TASK GOAL - Transcribe only part of the material below: the lines from the one containing "Write part 2" through the one containing "colour = with_tint(colour, shares[name], tint)", inclusive, exactly as written.

## begin AVAILABLE RECORDS

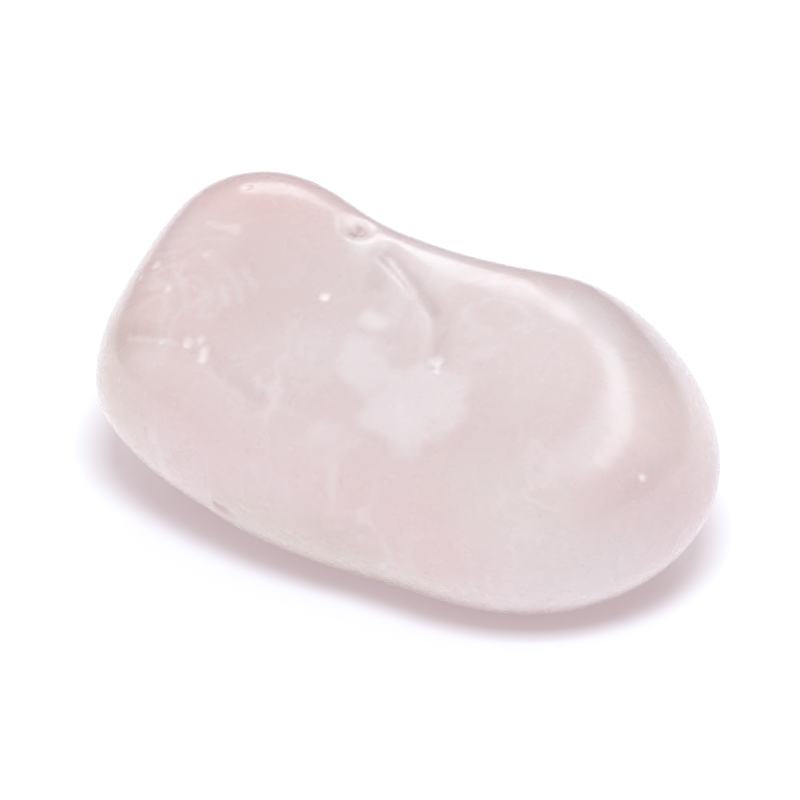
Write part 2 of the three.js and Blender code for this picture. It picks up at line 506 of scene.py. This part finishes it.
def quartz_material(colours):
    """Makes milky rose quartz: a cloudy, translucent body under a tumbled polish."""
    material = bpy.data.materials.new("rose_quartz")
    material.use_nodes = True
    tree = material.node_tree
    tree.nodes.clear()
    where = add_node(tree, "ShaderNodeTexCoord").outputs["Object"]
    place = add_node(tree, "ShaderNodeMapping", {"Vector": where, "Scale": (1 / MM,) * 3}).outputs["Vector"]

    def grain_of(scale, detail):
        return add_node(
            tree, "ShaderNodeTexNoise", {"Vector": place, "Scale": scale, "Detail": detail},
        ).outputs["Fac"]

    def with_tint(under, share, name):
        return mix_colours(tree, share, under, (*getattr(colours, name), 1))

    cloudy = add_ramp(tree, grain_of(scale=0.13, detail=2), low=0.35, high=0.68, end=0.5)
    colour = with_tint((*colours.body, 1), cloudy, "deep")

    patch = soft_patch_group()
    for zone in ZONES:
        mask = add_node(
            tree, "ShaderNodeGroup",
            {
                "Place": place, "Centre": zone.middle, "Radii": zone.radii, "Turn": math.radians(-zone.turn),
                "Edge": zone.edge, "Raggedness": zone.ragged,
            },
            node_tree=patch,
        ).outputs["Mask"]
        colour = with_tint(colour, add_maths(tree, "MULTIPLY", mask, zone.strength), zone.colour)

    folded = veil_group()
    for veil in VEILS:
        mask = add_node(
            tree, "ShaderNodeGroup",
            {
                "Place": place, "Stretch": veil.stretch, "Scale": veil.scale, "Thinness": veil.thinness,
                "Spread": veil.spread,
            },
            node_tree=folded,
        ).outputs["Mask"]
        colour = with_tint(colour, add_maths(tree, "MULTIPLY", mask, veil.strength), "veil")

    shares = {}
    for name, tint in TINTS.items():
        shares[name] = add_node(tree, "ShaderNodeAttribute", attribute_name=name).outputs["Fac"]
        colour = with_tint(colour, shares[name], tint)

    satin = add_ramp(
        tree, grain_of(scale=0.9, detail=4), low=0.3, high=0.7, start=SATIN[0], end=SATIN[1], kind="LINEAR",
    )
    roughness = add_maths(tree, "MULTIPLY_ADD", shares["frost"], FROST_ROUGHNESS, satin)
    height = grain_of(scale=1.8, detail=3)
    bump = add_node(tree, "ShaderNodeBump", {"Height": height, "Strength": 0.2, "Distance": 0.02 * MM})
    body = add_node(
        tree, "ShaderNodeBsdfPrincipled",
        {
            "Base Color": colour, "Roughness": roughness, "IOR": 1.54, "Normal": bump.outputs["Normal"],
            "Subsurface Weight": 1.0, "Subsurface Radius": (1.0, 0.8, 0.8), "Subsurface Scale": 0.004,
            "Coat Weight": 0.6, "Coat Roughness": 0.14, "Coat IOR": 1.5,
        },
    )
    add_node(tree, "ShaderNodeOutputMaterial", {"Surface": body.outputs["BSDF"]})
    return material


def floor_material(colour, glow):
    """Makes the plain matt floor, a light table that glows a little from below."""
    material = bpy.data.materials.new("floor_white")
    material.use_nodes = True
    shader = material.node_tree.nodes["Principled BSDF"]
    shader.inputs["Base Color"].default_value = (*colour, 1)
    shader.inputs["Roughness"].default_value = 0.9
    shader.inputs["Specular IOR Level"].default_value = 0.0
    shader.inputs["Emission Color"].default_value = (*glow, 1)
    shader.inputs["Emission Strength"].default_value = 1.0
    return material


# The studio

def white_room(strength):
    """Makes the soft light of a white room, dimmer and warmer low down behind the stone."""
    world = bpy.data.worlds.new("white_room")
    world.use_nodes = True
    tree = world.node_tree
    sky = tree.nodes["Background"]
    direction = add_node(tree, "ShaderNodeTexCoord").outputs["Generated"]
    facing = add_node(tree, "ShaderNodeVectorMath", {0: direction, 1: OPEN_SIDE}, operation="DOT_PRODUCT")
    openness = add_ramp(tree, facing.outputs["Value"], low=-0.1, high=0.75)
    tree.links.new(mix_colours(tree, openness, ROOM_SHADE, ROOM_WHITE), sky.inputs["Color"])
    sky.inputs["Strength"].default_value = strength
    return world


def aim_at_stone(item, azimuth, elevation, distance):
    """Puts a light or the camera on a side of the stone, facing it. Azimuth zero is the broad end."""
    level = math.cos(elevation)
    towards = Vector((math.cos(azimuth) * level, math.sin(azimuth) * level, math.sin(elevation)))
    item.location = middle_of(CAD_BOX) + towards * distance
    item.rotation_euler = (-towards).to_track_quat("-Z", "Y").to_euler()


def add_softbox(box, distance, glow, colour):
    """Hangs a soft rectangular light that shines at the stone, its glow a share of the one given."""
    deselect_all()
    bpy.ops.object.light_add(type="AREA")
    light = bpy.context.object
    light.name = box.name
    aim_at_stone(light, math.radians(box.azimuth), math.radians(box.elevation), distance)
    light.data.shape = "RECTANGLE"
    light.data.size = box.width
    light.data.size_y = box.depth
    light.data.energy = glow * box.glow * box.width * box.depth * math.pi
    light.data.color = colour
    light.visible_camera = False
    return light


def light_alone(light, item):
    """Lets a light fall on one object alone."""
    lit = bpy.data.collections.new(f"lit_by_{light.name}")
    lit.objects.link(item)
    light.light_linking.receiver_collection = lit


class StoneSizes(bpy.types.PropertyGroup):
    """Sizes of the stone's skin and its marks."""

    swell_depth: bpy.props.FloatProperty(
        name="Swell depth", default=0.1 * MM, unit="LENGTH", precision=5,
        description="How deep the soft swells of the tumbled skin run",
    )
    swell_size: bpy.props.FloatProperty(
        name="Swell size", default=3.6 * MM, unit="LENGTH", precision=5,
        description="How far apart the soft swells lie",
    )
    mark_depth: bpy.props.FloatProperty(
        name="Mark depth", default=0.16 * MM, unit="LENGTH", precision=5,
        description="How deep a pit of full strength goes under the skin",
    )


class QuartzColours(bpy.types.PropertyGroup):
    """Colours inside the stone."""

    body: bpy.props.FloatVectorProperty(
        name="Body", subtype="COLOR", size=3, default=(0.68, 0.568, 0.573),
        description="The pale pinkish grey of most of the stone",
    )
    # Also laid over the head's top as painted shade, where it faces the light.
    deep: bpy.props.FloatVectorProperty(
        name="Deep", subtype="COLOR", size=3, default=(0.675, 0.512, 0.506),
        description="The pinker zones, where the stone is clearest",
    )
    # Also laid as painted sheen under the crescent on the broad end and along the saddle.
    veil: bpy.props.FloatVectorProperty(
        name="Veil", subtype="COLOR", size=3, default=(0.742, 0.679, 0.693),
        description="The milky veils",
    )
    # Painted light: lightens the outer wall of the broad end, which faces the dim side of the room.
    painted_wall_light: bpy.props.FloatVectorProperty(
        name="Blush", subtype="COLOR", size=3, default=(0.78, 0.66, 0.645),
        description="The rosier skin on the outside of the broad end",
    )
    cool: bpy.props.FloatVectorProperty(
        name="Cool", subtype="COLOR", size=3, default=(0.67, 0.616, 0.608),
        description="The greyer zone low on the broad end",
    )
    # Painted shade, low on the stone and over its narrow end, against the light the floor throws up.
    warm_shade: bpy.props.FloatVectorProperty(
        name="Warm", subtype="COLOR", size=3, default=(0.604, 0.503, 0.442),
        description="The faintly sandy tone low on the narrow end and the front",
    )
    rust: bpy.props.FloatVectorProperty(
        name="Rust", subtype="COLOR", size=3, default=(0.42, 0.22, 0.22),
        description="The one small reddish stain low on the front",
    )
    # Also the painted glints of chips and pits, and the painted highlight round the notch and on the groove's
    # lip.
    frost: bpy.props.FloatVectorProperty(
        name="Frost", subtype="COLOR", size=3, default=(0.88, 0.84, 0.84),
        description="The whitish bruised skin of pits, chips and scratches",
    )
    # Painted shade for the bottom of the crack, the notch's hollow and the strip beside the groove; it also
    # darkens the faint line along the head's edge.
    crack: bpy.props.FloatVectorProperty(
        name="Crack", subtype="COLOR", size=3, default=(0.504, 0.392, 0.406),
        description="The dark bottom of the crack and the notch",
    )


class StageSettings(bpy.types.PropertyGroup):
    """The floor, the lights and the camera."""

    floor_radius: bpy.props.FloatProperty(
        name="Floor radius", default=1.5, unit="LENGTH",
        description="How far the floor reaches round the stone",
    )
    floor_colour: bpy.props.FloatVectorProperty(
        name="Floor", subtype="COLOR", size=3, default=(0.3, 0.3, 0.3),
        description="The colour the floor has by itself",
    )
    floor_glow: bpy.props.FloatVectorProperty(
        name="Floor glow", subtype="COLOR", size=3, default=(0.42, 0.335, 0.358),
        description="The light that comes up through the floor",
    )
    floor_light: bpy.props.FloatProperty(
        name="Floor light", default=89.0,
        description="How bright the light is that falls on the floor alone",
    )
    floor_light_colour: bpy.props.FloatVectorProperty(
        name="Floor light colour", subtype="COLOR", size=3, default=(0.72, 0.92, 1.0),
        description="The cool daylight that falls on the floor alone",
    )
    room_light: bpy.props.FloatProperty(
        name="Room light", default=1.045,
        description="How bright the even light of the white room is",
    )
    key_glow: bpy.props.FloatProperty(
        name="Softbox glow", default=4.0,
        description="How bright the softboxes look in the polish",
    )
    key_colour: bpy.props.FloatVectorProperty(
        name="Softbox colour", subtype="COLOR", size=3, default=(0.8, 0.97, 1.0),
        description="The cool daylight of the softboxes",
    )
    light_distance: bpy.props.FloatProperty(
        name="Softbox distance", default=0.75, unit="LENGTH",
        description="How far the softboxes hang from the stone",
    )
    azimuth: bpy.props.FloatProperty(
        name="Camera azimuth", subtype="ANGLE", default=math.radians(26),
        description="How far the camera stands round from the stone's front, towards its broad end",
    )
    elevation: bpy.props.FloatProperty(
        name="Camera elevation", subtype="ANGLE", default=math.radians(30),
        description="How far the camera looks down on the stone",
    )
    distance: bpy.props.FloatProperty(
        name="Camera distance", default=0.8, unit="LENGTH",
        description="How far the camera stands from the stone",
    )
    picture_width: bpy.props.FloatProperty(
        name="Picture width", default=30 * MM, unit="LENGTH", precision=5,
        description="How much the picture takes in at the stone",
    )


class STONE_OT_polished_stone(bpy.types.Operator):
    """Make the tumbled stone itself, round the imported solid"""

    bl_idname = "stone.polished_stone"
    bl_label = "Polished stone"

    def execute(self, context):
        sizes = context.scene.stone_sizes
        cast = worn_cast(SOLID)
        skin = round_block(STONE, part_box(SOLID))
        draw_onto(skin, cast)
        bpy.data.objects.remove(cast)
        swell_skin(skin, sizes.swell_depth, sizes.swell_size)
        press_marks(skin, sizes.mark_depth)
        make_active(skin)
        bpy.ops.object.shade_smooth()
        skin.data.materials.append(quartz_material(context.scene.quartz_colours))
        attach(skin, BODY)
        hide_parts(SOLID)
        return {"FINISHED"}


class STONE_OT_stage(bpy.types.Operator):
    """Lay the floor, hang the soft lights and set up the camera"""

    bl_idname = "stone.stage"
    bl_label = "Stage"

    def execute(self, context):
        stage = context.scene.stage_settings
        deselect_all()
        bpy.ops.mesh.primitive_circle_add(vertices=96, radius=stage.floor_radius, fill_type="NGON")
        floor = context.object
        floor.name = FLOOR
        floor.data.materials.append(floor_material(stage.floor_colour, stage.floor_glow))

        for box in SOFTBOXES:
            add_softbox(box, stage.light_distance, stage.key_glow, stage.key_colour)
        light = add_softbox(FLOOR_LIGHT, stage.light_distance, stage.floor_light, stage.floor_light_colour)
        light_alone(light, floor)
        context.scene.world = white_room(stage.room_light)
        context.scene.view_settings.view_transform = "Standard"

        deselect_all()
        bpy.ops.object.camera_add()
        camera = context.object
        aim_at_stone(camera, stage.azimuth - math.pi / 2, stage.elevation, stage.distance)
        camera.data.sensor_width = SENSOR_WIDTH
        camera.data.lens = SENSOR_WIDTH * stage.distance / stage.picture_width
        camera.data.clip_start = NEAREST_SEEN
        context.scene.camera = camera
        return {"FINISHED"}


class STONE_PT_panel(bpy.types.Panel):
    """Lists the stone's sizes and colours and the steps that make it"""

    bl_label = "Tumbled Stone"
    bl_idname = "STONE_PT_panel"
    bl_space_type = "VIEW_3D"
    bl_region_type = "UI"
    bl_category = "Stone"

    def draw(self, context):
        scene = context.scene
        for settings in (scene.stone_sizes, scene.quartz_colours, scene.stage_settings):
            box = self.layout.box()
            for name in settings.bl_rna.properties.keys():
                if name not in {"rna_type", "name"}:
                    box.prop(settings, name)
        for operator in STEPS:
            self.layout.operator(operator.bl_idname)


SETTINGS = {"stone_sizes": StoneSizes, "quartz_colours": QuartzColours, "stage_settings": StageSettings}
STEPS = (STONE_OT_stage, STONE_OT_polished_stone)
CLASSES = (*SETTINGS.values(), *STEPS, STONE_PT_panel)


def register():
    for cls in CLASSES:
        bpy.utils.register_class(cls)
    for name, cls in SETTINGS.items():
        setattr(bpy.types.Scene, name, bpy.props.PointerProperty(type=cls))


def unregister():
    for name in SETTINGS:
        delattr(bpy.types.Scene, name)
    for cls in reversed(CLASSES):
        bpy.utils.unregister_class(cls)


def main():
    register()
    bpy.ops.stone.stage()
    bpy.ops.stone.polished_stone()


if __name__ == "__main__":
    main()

## end AVAILABLE RECORDS
## begin AVAILABLE RECORDS

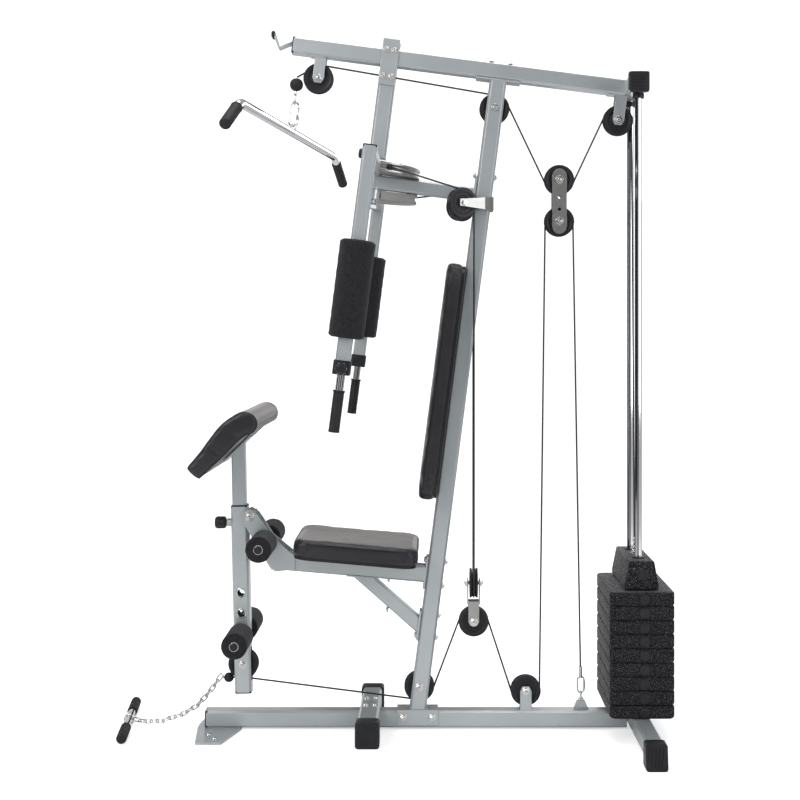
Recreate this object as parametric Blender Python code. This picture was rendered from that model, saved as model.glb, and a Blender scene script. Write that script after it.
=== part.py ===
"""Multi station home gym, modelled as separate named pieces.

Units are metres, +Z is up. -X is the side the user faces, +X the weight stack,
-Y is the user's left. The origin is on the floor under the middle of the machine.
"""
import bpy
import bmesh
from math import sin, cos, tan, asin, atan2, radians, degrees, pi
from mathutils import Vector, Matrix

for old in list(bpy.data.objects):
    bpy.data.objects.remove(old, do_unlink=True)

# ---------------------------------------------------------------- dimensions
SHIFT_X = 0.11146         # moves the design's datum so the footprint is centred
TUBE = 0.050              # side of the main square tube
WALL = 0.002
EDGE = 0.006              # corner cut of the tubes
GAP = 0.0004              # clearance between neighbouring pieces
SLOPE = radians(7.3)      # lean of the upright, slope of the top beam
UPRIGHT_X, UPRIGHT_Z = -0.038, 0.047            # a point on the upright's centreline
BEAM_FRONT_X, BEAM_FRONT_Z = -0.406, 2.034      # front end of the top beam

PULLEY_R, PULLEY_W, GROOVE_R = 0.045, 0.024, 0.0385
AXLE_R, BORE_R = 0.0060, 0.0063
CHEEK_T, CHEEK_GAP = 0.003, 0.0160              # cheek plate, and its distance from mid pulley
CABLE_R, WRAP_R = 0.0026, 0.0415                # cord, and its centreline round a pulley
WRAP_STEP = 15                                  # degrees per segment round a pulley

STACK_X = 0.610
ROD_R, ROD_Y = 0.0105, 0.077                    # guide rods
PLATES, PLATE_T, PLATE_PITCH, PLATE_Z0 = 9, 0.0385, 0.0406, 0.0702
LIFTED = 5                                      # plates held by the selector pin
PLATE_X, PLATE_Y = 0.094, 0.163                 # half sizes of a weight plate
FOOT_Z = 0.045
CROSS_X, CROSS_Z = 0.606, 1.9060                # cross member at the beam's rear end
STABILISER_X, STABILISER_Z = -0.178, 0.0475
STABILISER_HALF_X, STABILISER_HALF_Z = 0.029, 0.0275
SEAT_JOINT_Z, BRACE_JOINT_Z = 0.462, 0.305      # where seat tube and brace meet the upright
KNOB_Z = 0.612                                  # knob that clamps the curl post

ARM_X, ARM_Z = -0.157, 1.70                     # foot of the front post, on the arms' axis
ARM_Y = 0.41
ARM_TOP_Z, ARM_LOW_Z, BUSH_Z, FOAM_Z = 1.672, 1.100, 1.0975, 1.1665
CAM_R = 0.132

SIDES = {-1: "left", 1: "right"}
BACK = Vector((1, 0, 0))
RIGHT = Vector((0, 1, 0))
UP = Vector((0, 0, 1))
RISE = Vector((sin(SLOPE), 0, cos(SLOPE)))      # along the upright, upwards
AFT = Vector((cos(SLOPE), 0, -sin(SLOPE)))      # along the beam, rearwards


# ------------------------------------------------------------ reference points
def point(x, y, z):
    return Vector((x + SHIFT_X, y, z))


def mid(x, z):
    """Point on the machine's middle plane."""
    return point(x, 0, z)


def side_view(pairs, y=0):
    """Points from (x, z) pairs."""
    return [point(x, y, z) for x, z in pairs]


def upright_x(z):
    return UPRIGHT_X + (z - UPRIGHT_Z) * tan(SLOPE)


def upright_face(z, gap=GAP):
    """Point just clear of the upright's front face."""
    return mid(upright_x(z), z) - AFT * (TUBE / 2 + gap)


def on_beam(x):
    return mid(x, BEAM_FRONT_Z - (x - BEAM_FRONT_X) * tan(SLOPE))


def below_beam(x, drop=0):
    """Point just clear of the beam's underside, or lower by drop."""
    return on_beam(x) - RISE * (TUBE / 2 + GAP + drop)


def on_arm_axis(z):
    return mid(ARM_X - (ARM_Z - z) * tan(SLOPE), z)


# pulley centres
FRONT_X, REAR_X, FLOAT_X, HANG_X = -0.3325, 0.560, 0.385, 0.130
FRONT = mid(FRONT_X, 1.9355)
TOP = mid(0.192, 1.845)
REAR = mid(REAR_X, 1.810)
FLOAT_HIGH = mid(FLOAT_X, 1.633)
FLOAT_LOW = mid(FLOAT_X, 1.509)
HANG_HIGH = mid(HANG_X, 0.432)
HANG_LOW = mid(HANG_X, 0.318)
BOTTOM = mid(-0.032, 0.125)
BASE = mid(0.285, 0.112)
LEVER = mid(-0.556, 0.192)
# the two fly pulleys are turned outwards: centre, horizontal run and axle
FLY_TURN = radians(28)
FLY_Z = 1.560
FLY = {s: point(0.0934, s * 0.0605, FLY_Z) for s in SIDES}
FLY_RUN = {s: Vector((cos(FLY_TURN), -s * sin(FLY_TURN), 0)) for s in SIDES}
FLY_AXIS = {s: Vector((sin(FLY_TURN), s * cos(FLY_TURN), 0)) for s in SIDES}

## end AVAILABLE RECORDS

REPLY -
Write part 2 of the three.js and Blender code for this picture. It picks up at line 506 of scene.py. This part finishes it.
def quartz_material(colours):
    """Makes milky rose quartz: a cloudy, translucent body under a tumbled polish."""
    material = bpy.data.materials.new("rose_quartz")
    material.use_nodes = True
    tree = material.node_tree
    tree.nodes.clear()
    where = add_node(tree, "ShaderNodeTexCoord").outputs["Object"]
    place = add_node(tree, "ShaderNodeMapping", {"Vector": where, "Scale": (1 / MM,) * 3}).outputs["Vector"]

    def grain_of(scale, detail):
        return add_node(
            tree, "ShaderNodeTexNoise", {"Vector": place, "Scale": scale, "Detail": detail},
        ).outputs["Fac"]

    def with_tint(under, share, name):
        return mix_colours(tree, share, under, (*getattr(colours, name), 1))

    cloudy = add_ramp(tree, grain_of(scale=0.13, detail=2), low=0.35, high=0.68, end=0.5)
    colour = with_tint((*colours.body, 1), cloudy, "deep")

    patch = soft_patch_group()
    for zone in ZONES:
        mask = add_node(
            tree, "ShaderNodeGroup",
            {
                "Place": place, "Centre": zone.middle, "Radii": zone.radii, "Turn": math.radians(-zone.turn),
                "Edge": zone.edge, "Raggedness": zone.ragged,
            },
            node_tree=patch,
        ).outputs["Mask"]
        colour = with_tint(colour, add_maths(tree, "MULTIPLY", mask, zone.strength), zone.colour)

    folded = veil_group()
    for veil in VEILS:
        mask = add_node(
            tree, "ShaderNodeGroup",
            {
                "Place": place, "Stretch": veil.stretch, "Scale": veil.scale, "Thinness": veil.thinness,
                "Spread": veil.spread,
            },
            node_tree=folded,
        ).outputs["Mask"]
        colour = with_tint(colour, add_maths(tree, "MULTIPLY", mask, veil.strength), "veil")

    shares = {}
    for name, tint in TINTS.items():
        shares[name] = add_node(tree, "ShaderNodeAttribute", attribute_name=name).outputs["Fac"]
        colour = with_tint(colour, shares[name], tint)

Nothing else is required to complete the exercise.